MAṄGAL SIṄGH, SARDĀR (1892-1987), journalist, politician and parliamentarian, long had the epithet 'Akālī’ attached to his name for his prominence in Akālī affairs. He was born on 6 June 1892 at the village of Gill, near Ludhiāṇā, the son of Zaildār Kapūr Siṅgh, who had been granted by the British two squares (20 hectares) of land in 1898 in Chakk No. 208 in the newly developed canal colony of Lyallpur, to where the family eventually migrated. After passing the matriculation examination in 1911, Maṅgal Siṅgh joined the Khālsā College at Amritsar. As the First World War broke out in 1914, he left off studies and enlisted in the signals section of the University Officers Training Corps. For his war service which took him to Mesopotamia (present Iraq) and later Europe, he was awarded the honorary pass degree of Bachelor of Arts and was nominated a tahsīldār, a coveted position for beginners in the revenue department.
He was still under training when he quit to join the Punjabi daily Akālī, floated from Lahore in May 1920 by two Akālī leaders, Master Sundar Siṅgh and Harchand Siṅgh to espouse the cause of Gurdwārā reform. Maṅgal Siṅgh suffered prosecution for his anti-government writings and was sentenced to jail. By the time he was released, the Shiromaṇī Akālī Dal and Shiromaṇī Gurdwārā Parbandhak Committee (SGPC) had been declared unlawful bodies and all leading Akālīs taken into custody. Maṅgal Siṅgh was chosen president of the ad hoc SGPC and in this capacity he took part in the deliberations and negotiations which ultimately led to the passing of the Sikh Gurdwārās Act, 1925. Maṅgal Siṅgh presided over the first meeting of the Gurdwārā Central Board constituted under the Act held on 4 September 1926, and acted as pro-tem president of the meeting held on 2 October 1926 at which Bābā Khaṛak Siṅgh was elected president and Master Tārā Siṅgh vice-president. Maṅgal Siṅgh himself was elected a member of the executive.
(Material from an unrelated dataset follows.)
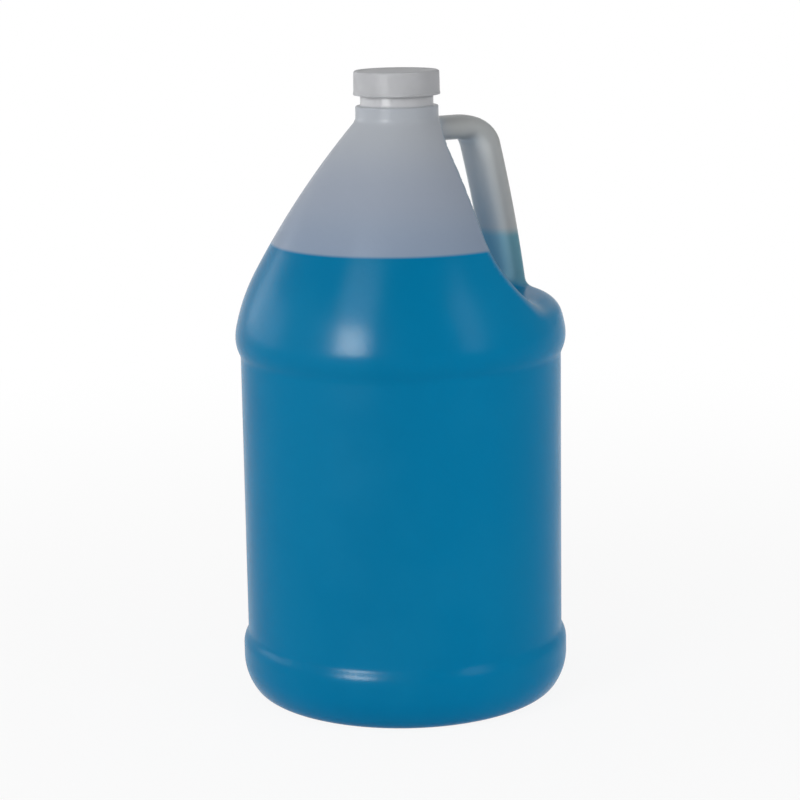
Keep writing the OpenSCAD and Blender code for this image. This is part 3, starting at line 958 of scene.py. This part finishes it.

Maṅgal Siṅgh represented the Sikhs on the Motīlāl Nehrū Committee (1928) which drew up a draft constitution for India, commonly known as the Nehrū Committee Report. He put forward the view that the Sikhs were in favour of joint electorates but, if the Muslims were conceded separate electoral rights, one-third seats in the Punjab legislature and five per cent at the centre should be reserved for the Sikhs. The Committee, while recommending the abolition of separate electorates, agreed to reservation of seats for Muslims in some provinces and for non-Muslims in the North-West Frontier Province, but no protection was provided for Sikhs as a minority, which was the cause of much of resentment among them. For ten years, 1935-45, Maṅgal Siṅgh remained a member of Central Legislative Assembly as a nominee of the Indian National Congress. He was re-elected in 1945 as a candidate of the Shiromaṇī Akālī Dal and served as a member of its planning committee, when the Central Assembly converted into the Constituent Assembly of India. During his years in the Central Assembly, Maṅgal Siṅgh enjoyed much prestige as a spokesman of the Sikhs. He withdrew himself from active politics in 1960 for reasons of health.
Maṅgal Siṅgh died at Chaṇḍīgaṛh on 16 June 1987.